* [RAW DATA]
___

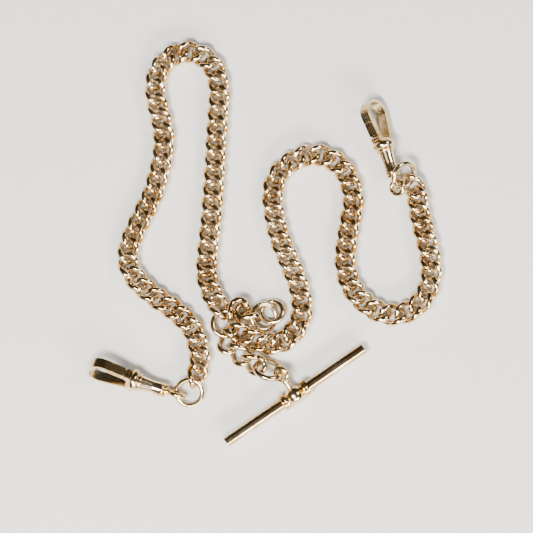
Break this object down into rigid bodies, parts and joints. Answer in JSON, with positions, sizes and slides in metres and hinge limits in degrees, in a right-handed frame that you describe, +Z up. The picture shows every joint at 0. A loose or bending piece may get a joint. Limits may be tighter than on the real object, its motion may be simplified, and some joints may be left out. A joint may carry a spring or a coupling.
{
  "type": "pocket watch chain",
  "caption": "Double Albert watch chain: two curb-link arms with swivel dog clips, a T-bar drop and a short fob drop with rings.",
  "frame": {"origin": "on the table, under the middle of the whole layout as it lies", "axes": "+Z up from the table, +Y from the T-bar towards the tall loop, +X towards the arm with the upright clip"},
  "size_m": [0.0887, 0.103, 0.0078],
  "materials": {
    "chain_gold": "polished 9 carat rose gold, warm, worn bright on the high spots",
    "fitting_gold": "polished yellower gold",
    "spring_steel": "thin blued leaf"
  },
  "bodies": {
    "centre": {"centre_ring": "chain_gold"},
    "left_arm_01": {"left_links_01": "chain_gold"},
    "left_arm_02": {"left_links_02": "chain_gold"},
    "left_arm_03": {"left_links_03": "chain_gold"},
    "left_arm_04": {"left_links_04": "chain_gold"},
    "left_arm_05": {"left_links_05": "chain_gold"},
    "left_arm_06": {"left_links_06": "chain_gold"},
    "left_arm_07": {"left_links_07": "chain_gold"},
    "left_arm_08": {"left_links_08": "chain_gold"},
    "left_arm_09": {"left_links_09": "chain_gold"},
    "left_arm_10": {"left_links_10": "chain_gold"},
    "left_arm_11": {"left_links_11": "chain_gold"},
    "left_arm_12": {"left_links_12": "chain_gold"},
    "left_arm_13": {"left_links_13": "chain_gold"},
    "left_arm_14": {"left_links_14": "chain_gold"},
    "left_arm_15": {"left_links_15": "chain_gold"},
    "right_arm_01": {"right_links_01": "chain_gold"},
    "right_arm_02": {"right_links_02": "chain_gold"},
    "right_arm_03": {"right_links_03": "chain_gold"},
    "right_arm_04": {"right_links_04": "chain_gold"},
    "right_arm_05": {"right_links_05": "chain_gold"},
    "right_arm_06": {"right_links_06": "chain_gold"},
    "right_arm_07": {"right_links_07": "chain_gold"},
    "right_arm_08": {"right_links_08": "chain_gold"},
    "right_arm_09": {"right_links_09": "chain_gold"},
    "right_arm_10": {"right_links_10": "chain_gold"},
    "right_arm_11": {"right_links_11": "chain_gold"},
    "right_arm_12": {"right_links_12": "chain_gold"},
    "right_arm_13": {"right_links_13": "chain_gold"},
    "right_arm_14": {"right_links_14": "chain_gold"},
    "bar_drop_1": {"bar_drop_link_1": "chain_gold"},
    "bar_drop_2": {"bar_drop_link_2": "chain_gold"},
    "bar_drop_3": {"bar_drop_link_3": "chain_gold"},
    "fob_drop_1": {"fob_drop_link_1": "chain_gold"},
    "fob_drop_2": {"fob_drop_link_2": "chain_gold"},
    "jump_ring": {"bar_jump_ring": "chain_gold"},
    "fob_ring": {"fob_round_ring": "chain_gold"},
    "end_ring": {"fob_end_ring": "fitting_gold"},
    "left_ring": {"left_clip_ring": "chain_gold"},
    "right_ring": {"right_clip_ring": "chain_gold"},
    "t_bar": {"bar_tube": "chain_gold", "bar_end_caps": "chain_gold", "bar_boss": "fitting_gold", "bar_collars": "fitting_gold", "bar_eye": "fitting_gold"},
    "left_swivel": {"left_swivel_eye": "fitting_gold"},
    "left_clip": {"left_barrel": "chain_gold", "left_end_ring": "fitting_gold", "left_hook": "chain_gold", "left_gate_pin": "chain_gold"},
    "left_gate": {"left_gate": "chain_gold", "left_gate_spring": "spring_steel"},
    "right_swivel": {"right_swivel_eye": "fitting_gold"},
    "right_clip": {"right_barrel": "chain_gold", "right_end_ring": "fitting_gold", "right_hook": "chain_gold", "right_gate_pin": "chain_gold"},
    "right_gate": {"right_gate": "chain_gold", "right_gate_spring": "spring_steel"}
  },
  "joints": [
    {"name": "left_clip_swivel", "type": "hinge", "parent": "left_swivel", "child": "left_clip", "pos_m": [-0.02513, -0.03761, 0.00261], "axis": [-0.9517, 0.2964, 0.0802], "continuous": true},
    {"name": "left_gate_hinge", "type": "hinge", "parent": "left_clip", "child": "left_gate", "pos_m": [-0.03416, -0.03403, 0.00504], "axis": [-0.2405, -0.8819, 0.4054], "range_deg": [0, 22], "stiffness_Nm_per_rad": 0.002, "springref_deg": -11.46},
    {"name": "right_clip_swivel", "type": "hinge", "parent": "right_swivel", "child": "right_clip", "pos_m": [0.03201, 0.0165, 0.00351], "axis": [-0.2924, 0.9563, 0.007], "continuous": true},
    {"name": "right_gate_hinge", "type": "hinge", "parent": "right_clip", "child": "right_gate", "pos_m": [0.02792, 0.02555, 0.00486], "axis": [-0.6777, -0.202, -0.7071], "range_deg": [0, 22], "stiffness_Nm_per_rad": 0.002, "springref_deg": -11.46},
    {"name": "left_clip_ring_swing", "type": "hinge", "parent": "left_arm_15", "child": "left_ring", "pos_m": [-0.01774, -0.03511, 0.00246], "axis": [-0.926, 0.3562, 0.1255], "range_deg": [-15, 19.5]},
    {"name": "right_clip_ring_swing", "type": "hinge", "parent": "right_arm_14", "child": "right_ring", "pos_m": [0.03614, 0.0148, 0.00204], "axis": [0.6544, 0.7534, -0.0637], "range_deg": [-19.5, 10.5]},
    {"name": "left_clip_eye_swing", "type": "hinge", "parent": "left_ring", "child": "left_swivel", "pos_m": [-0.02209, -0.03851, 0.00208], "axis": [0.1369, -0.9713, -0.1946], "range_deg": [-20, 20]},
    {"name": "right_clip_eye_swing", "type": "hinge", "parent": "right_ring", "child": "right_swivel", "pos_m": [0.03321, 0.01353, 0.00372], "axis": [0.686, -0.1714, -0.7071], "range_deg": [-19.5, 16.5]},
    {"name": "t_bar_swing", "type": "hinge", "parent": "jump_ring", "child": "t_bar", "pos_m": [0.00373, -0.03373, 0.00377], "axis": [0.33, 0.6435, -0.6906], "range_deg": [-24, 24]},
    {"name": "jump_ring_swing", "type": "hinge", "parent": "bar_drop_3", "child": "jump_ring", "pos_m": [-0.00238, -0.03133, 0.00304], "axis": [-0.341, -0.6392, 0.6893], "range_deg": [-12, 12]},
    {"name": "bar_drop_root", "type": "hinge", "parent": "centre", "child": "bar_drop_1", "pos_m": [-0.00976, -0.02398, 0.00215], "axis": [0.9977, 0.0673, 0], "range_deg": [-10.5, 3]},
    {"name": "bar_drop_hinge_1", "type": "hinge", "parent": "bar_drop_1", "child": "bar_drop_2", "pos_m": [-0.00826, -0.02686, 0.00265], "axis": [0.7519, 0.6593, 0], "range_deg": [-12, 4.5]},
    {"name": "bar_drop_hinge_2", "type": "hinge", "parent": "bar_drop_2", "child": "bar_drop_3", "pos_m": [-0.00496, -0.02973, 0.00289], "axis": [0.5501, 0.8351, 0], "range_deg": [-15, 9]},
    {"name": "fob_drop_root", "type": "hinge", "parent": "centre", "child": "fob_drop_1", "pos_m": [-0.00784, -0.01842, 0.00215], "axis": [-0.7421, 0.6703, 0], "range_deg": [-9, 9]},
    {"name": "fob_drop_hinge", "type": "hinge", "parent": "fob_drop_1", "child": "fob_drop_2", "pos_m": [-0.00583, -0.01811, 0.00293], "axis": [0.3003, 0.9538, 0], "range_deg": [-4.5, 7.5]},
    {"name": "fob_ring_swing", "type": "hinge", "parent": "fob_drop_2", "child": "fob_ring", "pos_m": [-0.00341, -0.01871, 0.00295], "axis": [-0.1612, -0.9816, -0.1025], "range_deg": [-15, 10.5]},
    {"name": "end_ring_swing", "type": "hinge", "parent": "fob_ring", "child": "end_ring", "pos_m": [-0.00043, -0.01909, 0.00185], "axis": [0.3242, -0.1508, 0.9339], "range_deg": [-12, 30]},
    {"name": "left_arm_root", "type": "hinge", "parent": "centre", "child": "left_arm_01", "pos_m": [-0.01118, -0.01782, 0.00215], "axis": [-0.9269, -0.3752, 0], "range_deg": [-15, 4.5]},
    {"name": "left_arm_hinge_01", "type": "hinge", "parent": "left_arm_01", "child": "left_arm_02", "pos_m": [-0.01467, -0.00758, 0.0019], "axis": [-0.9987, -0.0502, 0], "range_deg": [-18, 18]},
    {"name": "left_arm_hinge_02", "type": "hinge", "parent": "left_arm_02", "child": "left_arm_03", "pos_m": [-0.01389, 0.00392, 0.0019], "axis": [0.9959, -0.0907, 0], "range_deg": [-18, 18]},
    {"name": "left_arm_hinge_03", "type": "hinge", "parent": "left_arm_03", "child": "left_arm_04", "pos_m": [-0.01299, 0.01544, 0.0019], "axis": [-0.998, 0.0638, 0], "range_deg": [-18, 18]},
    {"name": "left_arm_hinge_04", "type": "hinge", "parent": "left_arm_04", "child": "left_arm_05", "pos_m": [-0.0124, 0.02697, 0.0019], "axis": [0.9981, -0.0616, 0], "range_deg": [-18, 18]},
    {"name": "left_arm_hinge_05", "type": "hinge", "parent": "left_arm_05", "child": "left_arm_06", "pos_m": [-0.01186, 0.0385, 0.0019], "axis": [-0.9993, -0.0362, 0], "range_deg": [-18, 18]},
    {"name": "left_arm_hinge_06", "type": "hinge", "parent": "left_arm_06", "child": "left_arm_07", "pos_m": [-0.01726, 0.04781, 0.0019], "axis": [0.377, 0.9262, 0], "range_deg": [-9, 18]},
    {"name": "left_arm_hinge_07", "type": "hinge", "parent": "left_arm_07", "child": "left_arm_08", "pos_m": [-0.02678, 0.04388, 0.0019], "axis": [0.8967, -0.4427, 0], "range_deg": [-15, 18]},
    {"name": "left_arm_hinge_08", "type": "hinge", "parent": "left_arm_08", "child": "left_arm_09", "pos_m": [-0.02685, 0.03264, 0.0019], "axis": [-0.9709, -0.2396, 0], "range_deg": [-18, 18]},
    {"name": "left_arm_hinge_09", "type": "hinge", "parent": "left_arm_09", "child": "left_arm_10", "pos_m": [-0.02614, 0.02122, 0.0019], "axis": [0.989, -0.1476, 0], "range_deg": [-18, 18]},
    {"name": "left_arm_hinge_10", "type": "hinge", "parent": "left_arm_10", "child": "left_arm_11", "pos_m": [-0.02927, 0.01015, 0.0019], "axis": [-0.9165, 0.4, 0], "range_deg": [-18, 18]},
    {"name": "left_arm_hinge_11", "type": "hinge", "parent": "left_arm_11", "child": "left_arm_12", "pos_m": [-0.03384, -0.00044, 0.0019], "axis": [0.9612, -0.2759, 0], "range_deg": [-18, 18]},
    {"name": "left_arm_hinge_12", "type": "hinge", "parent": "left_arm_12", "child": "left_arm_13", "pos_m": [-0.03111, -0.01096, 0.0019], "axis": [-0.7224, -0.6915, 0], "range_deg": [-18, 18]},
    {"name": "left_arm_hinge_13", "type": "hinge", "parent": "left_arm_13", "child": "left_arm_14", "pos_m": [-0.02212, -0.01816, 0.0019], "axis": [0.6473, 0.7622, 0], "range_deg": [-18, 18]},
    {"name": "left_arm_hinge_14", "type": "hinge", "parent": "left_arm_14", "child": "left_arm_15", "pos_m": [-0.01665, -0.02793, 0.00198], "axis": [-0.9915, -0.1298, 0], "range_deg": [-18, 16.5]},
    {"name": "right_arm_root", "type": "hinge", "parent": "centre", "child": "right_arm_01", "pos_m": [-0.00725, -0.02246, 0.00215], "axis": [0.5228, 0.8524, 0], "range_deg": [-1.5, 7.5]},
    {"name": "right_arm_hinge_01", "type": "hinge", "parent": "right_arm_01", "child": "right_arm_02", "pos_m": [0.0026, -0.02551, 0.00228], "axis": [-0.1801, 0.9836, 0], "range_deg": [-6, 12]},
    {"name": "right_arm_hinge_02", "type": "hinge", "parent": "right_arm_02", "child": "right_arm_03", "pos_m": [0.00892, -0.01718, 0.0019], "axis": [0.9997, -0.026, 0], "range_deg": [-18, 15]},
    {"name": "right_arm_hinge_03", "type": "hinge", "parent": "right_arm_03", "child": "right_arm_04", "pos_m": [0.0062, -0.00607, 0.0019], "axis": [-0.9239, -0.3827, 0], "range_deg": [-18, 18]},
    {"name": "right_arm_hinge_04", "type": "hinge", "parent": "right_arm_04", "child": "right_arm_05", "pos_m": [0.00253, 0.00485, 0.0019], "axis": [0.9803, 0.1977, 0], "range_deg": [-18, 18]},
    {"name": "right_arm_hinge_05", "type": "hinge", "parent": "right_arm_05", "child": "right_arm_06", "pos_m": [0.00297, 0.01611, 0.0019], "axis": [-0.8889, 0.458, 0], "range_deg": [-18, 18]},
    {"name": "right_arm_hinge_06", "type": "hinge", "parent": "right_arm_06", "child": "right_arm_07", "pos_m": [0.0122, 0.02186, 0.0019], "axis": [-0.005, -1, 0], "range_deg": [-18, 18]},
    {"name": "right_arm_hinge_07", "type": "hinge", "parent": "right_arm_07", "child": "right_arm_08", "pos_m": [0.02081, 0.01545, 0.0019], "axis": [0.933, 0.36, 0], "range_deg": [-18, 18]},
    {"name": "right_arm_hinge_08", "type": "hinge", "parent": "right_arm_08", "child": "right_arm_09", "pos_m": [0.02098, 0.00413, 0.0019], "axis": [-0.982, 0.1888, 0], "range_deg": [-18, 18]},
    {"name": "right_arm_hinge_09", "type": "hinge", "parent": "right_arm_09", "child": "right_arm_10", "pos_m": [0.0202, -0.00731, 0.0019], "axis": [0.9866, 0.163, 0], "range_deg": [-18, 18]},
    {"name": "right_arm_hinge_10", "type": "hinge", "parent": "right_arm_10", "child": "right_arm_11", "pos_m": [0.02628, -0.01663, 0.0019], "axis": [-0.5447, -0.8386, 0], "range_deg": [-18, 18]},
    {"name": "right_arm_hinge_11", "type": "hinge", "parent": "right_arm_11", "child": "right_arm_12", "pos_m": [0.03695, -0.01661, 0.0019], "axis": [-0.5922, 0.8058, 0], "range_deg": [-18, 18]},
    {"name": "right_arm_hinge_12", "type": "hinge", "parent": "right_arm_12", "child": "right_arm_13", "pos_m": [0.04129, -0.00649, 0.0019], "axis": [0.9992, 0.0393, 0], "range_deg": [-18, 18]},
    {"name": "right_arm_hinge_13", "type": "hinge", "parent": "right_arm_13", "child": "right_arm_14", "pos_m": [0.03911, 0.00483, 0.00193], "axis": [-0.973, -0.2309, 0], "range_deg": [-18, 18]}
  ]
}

___

* [REQUIREMENTS] Output a single number: how many lines contain the word "frame".

* [SOLVED EXERCISE] 2